Des dividendes de plusieurs millions
L'exemple de Swissgrid montre que ces reproches sont loin d'être tirés par les cheveux. La société nationale chargée d'exploiter le réseau est responsable de la sécurité et de l'extension du réseau haute tension de 6700 kilomètres en Suisse.
Elle dispose d'un monopole garanti par l'Etat, qui lui permet de prélever des taxes pour l'utilisation du réseau. Mais grâce à cette position monopolistique, Swissgrid enregistre année après année des millions de bénéfices. Depuis 2014, cela représente un total de 788 millions de francs.
Seule une partie de cette somme a été réinvestie dans le système. 319 millions ont été versés aux actionnaires sous forme de dividendes. Axpo et BKW, qui détiennent plus des deux tiers de Swissgrid, ont reçu à eux seuls environ 200 millions de francs.

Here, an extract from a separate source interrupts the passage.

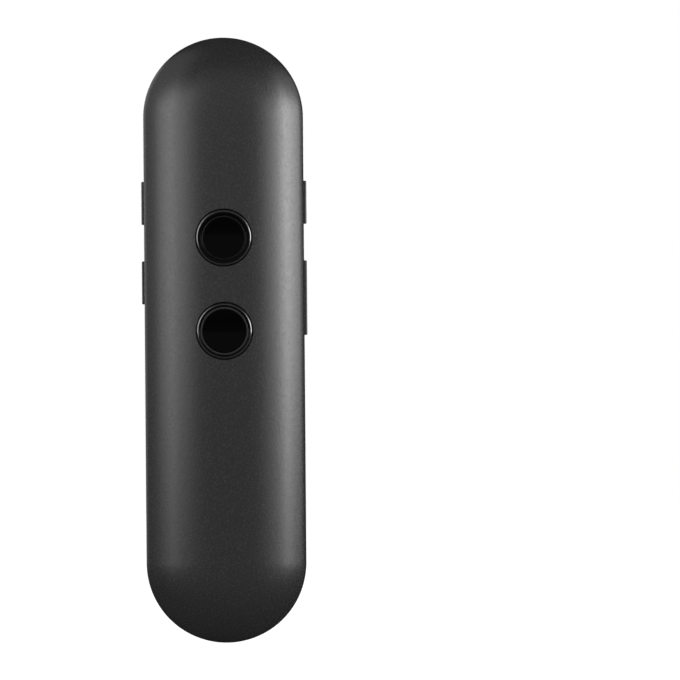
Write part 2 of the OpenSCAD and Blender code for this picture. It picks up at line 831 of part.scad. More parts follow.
module right_upper_stem() { side_stem(upper_key_z); }
module left_upper_stem() { mirror([1, 0, 0]) side_stem(upper_key_z); }
module left_lower_stem() { mirror([1, 0, 0]) side_stem(lower_key_z); }
module rocker_top_stem() { side_stem(rocker_z + rocker_lever); }
module rocker_bottom_stem() { side_stem(rocker_z - rocker_lever); }

// ---- Boards and what they carry ----

module main_board() {
    color([0.05, 0.25, 0.12])
        difference() {
            span([-board_w / 2, board_y, board_bottom_z], [board_w / 2, board_back_y, board_top_z]);
            for (p = main_screws)
                along_y(p[0], p[1], screw_r + screw_hole_gap, board_y - cut, board_back_y + cut);
        }
}

module charge_board() {
    color([0.05, 0.25, 0.12])
        difference() {
            intersection() {
                along_y(0, -end_z, charge_board_r, board_y, board_back_y);
                span([-half_w, board_y - cut, charge_board_z],
                    [half_w, board_back_y + cut, charge_board_top_z]);
            }
            for (p = charge_screws)
                along_y(p[0], p[1], screw_r + screw_hole_gap, board_y - cut, board_back_y + cut);
        }
}

module board_screws() {
    color([0.6, 0.6, 0.62])
        for (p = concat(main_screws, charge_screws))
            difference() {
                union() {
                    along_y(p[0], p[1], screw_head_r, board_back_y, board_back_y + screw_head_h);
                    along_y(p[0], p[1], screw_r, floor_y + screw_tip, board_back_y);
                }
                // Cross recess
                for (turn = [0, 90])
                    translate([p[0], board_back_y + screw_head_h, p[1]])
                        rotate([0, turn, 0])
                            cube(screw_cross, center = true);
            }
}

module processor() { color([0.06, 0.06, 0.06]) package(processor_size); }
module memory_chip() { color([0.06, 0.06, 0.06]) package(memory_size); }
module audio_chip() { color([0.06, 0.06, 0.06]) package(audio_size); }
module power_chip() { color([0.06, 0.06, 0.06]) package(power_size); }
module crystal() { color([0.75, 0.75, 0.76]) package(crystal_size); }
module chip_antenna() { color([0.85, 0.83, 0.78]) package(antenna_size); }
module radio_module() { color([0.7, 0.7, 0.72]) package(radio_size); }
module charge_chip() { color([0.06, 0.06, 0.06]) package(charge_chip_size); }

module shield_can() {
    s = shield_size;
    color([0.7, 0.7, 0.72])
        difference() {
            package(s);
            translate([s[0] - s[2] / 2 + shield_sheet, board_back_y - cut, s[1] - s[3] / 2 + shield_sheet])
                cube([s[2] - 2 * shield_sheet, s[4] - shield_sheet + cut, s[3] - 2 * shield_sheet]);
        }
}

// Two small lamps under each light ring
module button_leds() {
    color([0.9, 0.88, 0.8])
        for (z = [upper_button_z, lower_button_z], s = [-1, 1])
            translate([s * led_x, board_y - led_size[1] / 2, z])
                cube(led_size, center = true);
}

// ---- Battery ----

module battery_cell() {
    color([0.7, 0.71, 0.73])
        translate([0, cell_y + cell_t / 2, cell_bottom_z])
            linear_extrude(cell_l)
                rounded_square(cell_w, cell_t, cell_round);
}

// The guard board lies across the cell's top end
module battery_guard_board() {
    color([0.05, 0.25, 0.12])
        span([-cell_w / 2 + guard_board_inset, cell_y + (cell_t - guard_board_h) / 2, cell_top_z],
            [cell_w / 2 - guard_board_inset, cell_y + (cell_t + guard_board_h) / 2,
                cell_top_z + guard_board_t]);
}

module battery_tape() {
    color([0.9, 0.9, 0.88])
        for (x = [-tape_x, tape_x])
            span([x - tape_w / 2, cell_y - tape_t, cell_bottom_z + tape_inset],
                [x + tape_w / 2, cell_y, cell_top_z - tape_inset]);
}

module battery_socket() {
    s = socket_size;
    color([0.9, 0.88, 0.8])
        difference() {
            package(s);
            span([s[0] - s[2] / 2 + socket_wall[0], board_back_y + socket_wall[1], s[1] - s[3] / 2 - cut],
                [s[0] + s[2] / 2 - socket_wall[0], board_back_y + s[4] - socket_roof,
                    s[1] + s[3] / 2 - socket_wall[2]]);
        }
}

// The plug fills the socket, and its leads enter from the battery's side
module battery_plug() {
    s = socket_size;
    low = socket_wall + [plug_gap, plug_gap, plug_gap];
    color([0.93, 0.92, 0.88])
        span([s[0] - s[2] / 2 + low[0], board_back_y + low[1], s[1] - s[3] / 2],
            [s[0] + s[2] / 2 - low[0], board_back_y + s[4] - socket_roof - plug_gap,
                s[1] + s[3] / 2 - low[2]]);
}

module battery_leads() {
    low = cell_top_z + guard_board_t;
    plug_z = socket_size[1] - socket_size[3] / 2;
    color([0.6, 0.08, 0.06])
        for (x = [-lead_x, lead_x])
            translate([x, cell_y + cell_t / 2, low])
                cylinder(r = lead_d / 2, h = plug_z - low);
}

module flex_cable() {
    color([0.7, 0.42, 0.12])
        span([-flex_w / 2, board_y - flex_t, charge_board_top_z - flex_laps[0]],
            [flex_w / 2, board_y, board_bottom_z + flex_laps[1]]);
}

// ---- Charging socket ----

// The socket's outline: a rectangle with its two front corners cut off, as a micro USB socket has
module usb_outline(inset) {
    w = usb_w / 2 - inset;
    h = usb_h / 2 - inset;
    s = usb_slope;
    polygon([[-w, h], [-w, -h + s], [-w + s, -h], [w - s, -h], [w, -h + s], [w, h]]);
}

module usb_socket() {
    color([0.75, 0.75, 0.76])
        difference() {
            translate([0, usb_y, usb_z])
                linear_extrude(usb_l)
                    usb_outline(0);
            translate([0, usb_y, usb_z - cut])
                linear_extrude(usb_l - usb_back_t + cut)
                    usb_outline(usb_sheet);
        }
}

module usb_tongue() {
    color([0.06, 0.06, 0.06]) {
        translate([0, usb_y, usb_z + usb_l - usb_back_t - tongue_base])
            linear_extrude(tongue_base)
                usb_outline(usb_sheet);
        span([-usb_w / 2 + tongue_inset, usb_y + 0.1, usb_z + tongue_sink],
            [usb_w / 2 - tongue_inset, usb_y + 0.1 + tongue_t, usb_z + usb_l - usb_back_t - tongue_base / 2]);
    }
}

// ---- Speaker ----

module speaker_frame() {
    color([0.15, 0.15, 0.16])
        turned(0, end_z) {
            wall_r = gasket_r - gasket_w - frame_wall;
            translate([wall_r, frame_y - frame_sheet])
                square([speaker_r - wall_r, frame_sheet]);
            translate([wall_r, frame_back_y])
                square([frame_wall, speaker_h]);
            translate([magnet_d / 2 + screw_gap, frame_back_y])
                square([wall_r + frame_wall - magnet_d / 2 - screw_gap, frame_sheet]);
        }
}

module speaker_magnet() {
    color([0.65, 0.65, 0.67])
        turned(0, end_z)
            difference() {
                translate([0, magnet_y])
                    square([magnet_d / 2, magnet_h]);
                translate([magnet_d / 2 - pot_wall - pot_slot, magnet_y + pot_base])
                    square([pot_slot, magnet_h]);
            }
}

module voice_coil() {
    color([0.7, 0.35, 0.15])
        ring_y(0, end_z, coil_r + coil_t / 2, coil_r - coil_t / 2, magnet_y + pot_base + coil_floor,
            frame_y - coil_sink);
}

// A shallow cone with a domed dust cap, on a half-roll surround
module speaker_cone() {
    edge_r = gasket_r - gasket_w - frame_wall;
    roll = 1.3;
    cap = [coil_r - 0.6, frame_y - coil_sink + 0.15];
    color([0.12, 0.12, 0.12])
        turned(0, end_z)
            polygon([[0, cap[1] + 0.3], cap, [coil_r, frame_y - coil_sink], [edge_r - roll, frame_y - cone_t],
                [edge_r, frame_y - cone_t], [edge_r, frame_y], [edge_r - roll, frame_y],
                [coil_r, frame_y - coil_sink + cone_t], cap + [0, cone_t], [0, cap[1] + 0.3 + cone_t]]);
}

module speaker_gasket() {
    color([0.1, 0.1, 0.1])
        ring_y(0, end_z, gasket_r, gasket_r - gasket_w, frame_y, gasket_y);
}

module dust_mesh() {
    color([0.3, 0.3, 0.3])
        along_y(0, end_z, mesh_r, pocket_y - mesh_t, pocket_y);
}

// Two leads run from the frame's edge down to the main board
module speaker_leads() {
    r = speaker_lead_r;
    y = frame_back_y + r;
    low = board_top_z - speaker_lead_lap;
    color([0.6, 0.08, 0.06])
        for (x = speaker_lead_x) {
            translate([-x, y, low])
                cylinder(r = r, h = end_z - sqrt(pow(gasket_r - gasket_w, 2) - pow(x - r, 2)) - low);
            along_y(-x, low, r, board_back_y, y);
            translate([-x, y, low])
                sphere(r);
        }
}

// ---- Microphones ----

module mic(x) {
    color([0.75, 0.7, 0.5])
        difference() {
            package([x, mic_z, mic_size[0], mic_size[2], mic_size[1]]);
            along_y(x, mic_z, mic_port_r, board_back_y + mic_size[1] / 2, mic_y + cut);
        }
}

module left_mic() { mic(-mic_x); }
module right_mic() { mic(mic_x); }

// A rubber tube from the microphone to its hole in the back cover
module mic_boot(x) {
    color([0.08, 0.08, 0.08])
        ring_y(x, mic_z, boot_r, mic_hole_d / 2 + 0.1, mic_y, boot_y);
}

module left_mic_boot() { mic_boot(-mic_x); }
module right_mic_boot() { mic_boot(mic_x); }

front_shell();
back_cover();
upper_button_bezel();
lower_button_bezel();
upper_button_cap();
lower_button_cap();
upper_light_ring();
lower_light_ring();
upper_button_switch();
lower_button_switch();
upper_button_stem();
lower_button_stem();
left_upper_key();
right_upper_key();
left_lower_key();
right_rocker_key();
rocker_pin();
left_upper_switch();
right_upper_switch();
left_lower_switch();
rocker_top_switch();
rocker_bottom_switch();
left_upper_stem();
right_upper_stem();
left_lower_stem();
rocker_top_stem();
rocker_bottom_stem();
main_board();
board_screws();
processor();
shield_can();
memory_chip();
radio_module();
audio_chip();
power_chip();
crystal();
chip_antenna();
button_leds();
battery_cell();
battery_guard_board();
battery_tape();
battery_leads();
battery_plug();
battery_socket();
flex_cable();
charge_board();
charge_chip();
usb_socket();
usb_tongue();
speaker_frame();
speaker_magnet();
voice_coil();
speaker_cone();
speaker_gasket();
dust_mesh();
speaker_leads();
left_mic();
right_mic();
left_mic_boot();
right_mic_boot();
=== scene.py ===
# Handheld voice translator: the finishes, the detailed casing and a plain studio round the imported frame
import json
import math
import bmesh
import bpy
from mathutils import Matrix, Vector


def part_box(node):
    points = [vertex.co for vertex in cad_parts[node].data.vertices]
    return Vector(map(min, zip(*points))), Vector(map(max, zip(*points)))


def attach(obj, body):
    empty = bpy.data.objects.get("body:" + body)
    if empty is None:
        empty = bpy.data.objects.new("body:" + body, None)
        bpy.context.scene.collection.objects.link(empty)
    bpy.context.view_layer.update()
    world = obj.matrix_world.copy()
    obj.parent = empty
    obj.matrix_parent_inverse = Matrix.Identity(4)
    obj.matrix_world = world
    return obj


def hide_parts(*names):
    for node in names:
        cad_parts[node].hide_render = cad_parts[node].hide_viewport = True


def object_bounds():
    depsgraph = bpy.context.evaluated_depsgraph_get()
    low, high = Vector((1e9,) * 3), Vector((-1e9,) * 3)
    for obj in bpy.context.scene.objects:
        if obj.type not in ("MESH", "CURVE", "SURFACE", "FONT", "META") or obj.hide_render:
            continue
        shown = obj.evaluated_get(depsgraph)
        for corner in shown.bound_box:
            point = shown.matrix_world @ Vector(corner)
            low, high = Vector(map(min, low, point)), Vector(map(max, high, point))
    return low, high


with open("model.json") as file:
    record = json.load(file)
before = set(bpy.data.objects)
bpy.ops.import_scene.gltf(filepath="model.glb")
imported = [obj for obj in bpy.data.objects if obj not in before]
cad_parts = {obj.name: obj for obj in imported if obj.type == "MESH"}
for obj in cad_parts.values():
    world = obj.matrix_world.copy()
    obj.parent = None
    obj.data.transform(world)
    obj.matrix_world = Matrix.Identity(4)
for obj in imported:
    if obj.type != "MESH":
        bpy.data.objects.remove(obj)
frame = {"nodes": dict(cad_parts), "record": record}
cadLow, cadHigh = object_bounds()
nodes = frame["nodes"]
mm = 0.001
mergeGap = 0.002 * mm      # points closer than this become one
tiny = 0.001 * mm
overcut = 1                # millimetres that a cutter reaches past what it cuts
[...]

Ils ont ainsi pu gonfler leurs bénéfices, ce qui a profité aux actionnaires (en partie privés) et aux membres de la direction des deux entreprises. Les premiers sous forme de dividendes, les seconds sous forme de salaires liés aux résultats.
«Le bénéfice est imposé»
Swissgrid justifie tout cela par le fait qu'Axpo, BKW et consorts ont dû céder à partir de 2013 «la propriété et la responsabilité» du réseau de transport d'électricité en Suisse. En contrepartie, les groupes électriques auraient reçu des actions Swissgrid d'une valeur équivalente aux actifs apportés. «Depuis lors, le bénéfice régulé du réseau de transport ne revient plus aux actionnaires, mais à Swissgrid», a déclaré un porte-parole de l'entreprise.
La société d'exploitation du réseau ne se considère pas responsable du montant de ces bénéfices: «Notre modèle commercial, et donc notre bénéfice, est entièrement réglementé et donc imposé par le législateur.»

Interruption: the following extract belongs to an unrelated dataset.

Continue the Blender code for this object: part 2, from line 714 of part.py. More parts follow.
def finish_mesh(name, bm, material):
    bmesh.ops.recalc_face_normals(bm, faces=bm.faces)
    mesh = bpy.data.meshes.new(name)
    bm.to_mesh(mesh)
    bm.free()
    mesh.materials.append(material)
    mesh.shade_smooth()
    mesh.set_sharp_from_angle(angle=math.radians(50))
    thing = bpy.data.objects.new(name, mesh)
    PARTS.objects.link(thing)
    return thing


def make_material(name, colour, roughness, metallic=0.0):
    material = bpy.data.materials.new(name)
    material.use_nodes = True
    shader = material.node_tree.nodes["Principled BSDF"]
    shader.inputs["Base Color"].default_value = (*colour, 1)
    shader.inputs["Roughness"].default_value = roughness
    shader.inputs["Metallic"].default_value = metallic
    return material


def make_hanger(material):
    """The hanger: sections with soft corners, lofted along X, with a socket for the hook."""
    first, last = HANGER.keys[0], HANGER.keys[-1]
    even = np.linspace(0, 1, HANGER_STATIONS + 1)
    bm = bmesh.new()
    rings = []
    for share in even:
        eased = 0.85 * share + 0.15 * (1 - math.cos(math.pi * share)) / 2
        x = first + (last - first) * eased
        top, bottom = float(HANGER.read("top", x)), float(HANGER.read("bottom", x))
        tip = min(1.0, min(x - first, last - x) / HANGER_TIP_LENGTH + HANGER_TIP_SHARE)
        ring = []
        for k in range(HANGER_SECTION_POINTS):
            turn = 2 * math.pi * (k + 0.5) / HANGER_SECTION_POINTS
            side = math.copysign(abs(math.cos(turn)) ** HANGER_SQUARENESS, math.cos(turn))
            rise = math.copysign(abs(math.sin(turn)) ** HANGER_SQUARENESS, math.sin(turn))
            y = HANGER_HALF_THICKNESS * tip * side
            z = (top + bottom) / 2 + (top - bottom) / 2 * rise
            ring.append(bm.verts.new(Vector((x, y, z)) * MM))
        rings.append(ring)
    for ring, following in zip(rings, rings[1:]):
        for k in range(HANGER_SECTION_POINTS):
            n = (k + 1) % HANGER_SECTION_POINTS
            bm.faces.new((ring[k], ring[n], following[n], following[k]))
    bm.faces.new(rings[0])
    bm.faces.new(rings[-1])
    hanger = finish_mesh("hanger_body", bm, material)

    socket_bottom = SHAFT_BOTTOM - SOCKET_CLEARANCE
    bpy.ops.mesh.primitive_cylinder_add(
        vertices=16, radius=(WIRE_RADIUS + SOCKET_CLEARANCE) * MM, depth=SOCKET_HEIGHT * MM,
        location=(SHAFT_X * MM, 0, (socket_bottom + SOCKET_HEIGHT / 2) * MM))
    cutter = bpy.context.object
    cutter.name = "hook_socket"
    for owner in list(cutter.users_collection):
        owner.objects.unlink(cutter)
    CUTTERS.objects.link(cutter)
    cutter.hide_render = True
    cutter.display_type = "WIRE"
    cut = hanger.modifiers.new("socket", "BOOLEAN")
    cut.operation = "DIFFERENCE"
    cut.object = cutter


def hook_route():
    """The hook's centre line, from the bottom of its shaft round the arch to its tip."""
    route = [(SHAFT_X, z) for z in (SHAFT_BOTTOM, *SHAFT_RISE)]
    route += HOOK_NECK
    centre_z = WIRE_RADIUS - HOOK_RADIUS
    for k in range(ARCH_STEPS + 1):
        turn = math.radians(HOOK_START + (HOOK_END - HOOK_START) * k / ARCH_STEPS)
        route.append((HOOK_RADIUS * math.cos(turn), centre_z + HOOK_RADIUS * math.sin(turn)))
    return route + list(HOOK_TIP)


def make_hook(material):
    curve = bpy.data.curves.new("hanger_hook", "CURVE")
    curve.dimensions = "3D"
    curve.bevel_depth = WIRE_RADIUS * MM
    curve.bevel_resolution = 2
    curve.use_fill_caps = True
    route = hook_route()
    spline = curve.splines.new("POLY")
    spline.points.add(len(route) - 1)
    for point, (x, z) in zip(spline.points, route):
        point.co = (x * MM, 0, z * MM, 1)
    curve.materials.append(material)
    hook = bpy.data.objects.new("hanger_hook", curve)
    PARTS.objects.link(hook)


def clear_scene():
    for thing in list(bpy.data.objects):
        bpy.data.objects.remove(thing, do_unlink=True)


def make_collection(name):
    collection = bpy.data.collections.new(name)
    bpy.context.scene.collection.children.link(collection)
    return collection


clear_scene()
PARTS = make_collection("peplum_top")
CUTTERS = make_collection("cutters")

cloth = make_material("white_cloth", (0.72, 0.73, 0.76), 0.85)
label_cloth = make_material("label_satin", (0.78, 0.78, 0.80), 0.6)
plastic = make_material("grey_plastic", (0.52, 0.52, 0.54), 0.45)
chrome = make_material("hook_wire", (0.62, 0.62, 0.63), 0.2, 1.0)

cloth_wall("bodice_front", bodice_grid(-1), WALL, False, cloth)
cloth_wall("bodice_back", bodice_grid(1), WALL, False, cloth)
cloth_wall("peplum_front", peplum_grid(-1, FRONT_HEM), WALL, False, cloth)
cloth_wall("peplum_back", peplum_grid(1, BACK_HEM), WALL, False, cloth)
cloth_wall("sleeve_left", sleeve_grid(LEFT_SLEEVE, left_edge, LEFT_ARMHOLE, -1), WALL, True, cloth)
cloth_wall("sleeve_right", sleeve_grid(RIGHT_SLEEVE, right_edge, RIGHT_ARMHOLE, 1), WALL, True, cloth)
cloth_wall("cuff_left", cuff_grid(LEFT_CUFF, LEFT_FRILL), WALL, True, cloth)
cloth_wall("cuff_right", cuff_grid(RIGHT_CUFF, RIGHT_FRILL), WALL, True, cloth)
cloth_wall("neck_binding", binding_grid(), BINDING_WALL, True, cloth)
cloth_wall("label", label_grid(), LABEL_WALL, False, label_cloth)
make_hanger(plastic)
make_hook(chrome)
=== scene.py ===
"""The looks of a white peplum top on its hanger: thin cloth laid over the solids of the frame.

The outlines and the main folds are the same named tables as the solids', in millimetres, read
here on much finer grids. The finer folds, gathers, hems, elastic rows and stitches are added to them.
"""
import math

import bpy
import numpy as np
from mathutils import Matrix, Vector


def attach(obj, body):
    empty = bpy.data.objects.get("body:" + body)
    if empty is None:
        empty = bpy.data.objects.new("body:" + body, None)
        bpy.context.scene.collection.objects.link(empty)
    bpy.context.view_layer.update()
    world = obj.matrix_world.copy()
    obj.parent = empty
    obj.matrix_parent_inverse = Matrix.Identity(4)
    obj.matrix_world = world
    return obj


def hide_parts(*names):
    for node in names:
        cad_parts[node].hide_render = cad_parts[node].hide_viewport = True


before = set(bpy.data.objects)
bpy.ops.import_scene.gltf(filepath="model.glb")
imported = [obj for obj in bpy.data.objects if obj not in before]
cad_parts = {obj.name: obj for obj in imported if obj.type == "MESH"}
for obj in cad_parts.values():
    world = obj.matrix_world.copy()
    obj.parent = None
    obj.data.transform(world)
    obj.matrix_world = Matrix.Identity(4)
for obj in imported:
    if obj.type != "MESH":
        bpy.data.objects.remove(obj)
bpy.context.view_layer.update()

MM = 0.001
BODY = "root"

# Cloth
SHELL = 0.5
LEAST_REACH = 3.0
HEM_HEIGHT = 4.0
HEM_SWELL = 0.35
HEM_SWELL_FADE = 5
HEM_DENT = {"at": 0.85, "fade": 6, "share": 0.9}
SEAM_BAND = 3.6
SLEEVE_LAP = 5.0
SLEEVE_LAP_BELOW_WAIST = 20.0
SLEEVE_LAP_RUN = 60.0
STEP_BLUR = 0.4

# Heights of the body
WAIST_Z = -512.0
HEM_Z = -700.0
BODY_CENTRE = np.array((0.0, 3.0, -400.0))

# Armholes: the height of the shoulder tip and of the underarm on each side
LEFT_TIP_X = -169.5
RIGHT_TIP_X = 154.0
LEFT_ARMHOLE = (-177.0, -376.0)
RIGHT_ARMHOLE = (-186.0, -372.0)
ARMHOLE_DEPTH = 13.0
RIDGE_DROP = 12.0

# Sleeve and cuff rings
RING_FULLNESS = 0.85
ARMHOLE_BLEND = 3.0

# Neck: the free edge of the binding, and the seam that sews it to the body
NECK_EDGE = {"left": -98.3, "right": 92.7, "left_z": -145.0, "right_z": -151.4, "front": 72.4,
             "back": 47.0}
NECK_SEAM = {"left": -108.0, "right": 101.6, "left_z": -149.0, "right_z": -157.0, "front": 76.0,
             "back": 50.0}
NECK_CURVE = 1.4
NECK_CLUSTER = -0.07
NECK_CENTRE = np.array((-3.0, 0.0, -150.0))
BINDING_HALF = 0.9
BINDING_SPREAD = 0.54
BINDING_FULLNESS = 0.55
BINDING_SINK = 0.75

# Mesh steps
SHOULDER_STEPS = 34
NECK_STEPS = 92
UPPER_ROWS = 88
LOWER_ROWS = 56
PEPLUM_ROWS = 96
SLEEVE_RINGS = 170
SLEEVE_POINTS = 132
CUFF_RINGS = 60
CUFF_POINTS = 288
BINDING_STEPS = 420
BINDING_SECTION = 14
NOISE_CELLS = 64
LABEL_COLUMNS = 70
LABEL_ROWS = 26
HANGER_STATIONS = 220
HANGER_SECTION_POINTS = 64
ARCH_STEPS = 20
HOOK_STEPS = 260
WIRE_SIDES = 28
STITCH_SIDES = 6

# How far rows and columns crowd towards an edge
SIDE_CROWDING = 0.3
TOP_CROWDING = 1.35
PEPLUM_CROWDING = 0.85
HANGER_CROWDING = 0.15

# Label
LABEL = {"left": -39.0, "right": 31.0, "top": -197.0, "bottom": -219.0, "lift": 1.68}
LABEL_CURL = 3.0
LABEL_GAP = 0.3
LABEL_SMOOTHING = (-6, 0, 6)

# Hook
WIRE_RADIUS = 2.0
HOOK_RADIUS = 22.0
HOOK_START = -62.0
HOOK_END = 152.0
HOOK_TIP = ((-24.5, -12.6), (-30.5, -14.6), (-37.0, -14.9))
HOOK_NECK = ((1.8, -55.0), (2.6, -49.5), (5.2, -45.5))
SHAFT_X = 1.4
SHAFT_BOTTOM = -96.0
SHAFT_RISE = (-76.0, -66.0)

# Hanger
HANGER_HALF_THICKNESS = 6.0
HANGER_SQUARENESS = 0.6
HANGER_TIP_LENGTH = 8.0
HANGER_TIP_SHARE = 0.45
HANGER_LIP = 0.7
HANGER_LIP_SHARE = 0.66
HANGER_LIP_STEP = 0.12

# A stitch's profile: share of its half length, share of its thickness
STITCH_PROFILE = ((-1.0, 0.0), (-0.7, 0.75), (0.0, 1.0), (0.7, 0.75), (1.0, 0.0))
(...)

C'est peut-être vrai pour le bénéfice. Mais pas pour l'utilisation de ces gains. La loi ne prévoit aucune restriction quant au montant des dividendes versés aux actionnaires. C'est l'assemblée générale de Swissgrid – donc Axpo et FMB en tant qu'actionnaires principaux – qui en décide.
Personne n'est responsable
Interrogées par Blick, les deux entreprises marchent sur des œufs. Axpo fait remarquer qu'elle est «entièrement détenue publiquement». «Le bailleur de fonds est le secteur public, qui bénéficie en fin de compte aussi des dividendes de Swissgrid», explique un porte-parole. L'entreprise n'aborde pas les bonus de la direction du groupe.

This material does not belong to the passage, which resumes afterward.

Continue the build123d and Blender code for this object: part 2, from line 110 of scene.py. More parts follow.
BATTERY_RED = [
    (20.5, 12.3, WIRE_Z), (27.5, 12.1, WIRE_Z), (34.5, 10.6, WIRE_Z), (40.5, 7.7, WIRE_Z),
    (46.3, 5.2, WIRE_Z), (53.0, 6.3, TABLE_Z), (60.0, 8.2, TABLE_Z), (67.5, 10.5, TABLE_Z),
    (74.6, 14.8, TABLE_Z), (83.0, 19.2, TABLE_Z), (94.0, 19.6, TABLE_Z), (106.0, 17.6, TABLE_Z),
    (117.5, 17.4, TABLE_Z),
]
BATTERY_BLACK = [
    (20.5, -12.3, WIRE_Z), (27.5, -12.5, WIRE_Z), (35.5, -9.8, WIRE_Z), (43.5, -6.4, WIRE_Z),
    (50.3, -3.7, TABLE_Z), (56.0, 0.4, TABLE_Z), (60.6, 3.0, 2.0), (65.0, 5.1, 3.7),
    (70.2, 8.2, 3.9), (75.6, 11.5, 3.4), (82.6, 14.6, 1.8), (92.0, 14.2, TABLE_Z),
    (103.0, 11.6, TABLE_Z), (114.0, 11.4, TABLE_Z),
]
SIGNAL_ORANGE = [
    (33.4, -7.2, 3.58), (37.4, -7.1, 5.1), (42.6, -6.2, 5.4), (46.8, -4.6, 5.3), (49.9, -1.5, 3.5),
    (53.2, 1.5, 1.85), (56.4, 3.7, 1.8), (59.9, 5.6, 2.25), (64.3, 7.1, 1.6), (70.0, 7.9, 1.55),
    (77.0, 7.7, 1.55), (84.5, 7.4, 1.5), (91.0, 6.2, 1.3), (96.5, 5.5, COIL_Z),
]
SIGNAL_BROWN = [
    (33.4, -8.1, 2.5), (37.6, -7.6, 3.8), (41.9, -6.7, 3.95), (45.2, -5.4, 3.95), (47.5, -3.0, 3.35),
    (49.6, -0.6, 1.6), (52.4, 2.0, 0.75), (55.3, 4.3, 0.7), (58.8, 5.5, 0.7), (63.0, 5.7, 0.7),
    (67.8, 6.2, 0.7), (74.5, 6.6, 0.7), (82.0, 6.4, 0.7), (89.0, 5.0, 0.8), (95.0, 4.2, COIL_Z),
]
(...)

Quant au groupe FMB, détenu à 48% par des intérêts privés, il renvoie la patate chaude à la société de réseau: «En ce qui concerne la politique de dividendes, nous nous tournons directement vers Swissgrid, car la responsabilité opérationnelle et la stratégie financière sont déterminées par ses organes», explique une porte-parole.
Les cantons d'Argovie, de Berne et de Zurich, qui possèdent la grande majorité d'Axpo et de FMB, ne veulent surtout rien avoir à faire avec les dividendes de Swissgrid. «Nous n'avons aucune participation dans Swissgrid et n'avons donc aucune influence sur sa politique de dividendes», affirment-ils.
Toujours est-il que la Commission fédérale de l'électricité Elcom, qui supervise Swissgrid, a reconnu la nécessité d'agir. L'autorité est manifestement d'avis qu'Axpo, FMB et compagnie font rémunérer leur capital de manière trop généreuse.
Concrètement, le WACC (Weighted Average Cost of Capital), qui détermine le taux auquel le capital du réseau électrique est rémunéré, est trop élevé depuis des années.
Le Conseil fédéral intervient
En juillet 2024, l'autorité de surveillance a déclaré sans équivoque: «C'est précisément pendant la phase de taux d'intérêt bas persistante de ces dernières années que la limite inférieure technique a conduit à ce que le WACC soit systématiquement trop élevé et qu'il s'accompagne d'une charge supplémentaire injustifiée pour les consommateurs, ou qu'il procure aux gestionnaires de réseau des revenus excessifs ou des effets d'aubaine.»
Le Conseil fédéral est du même avis et propose donc d'adapter la méthodologie utilisée pour calculer le WACC. Les coûts d'utilisation du réseau pour les ménages et les entreprises devraient ainsi être réduits de 127 millions de francs par an à partir de 2026. Le gouvernement national veut ainsi empêcher «des rendements élevés injustifiés pour les bailleurs de fonds».
On ne sait pas quand le Conseil fédéral décidera définitivement de l'augmentation du WACC. Mais les bénéfices et les dividendes de Swissgrid des années précédentes ne sont en tout cas pas à l'ordre du jour. Pas plus que les rémunérations versées jusqu'ici aux membres de la direction du groupe Axpo et FMB.
Le pronostic est toutefois risqué: les groupes électriques contrôlés par l'Etat ne devraient plus connaître de sauts salariaux de 80% dans un avenir proche.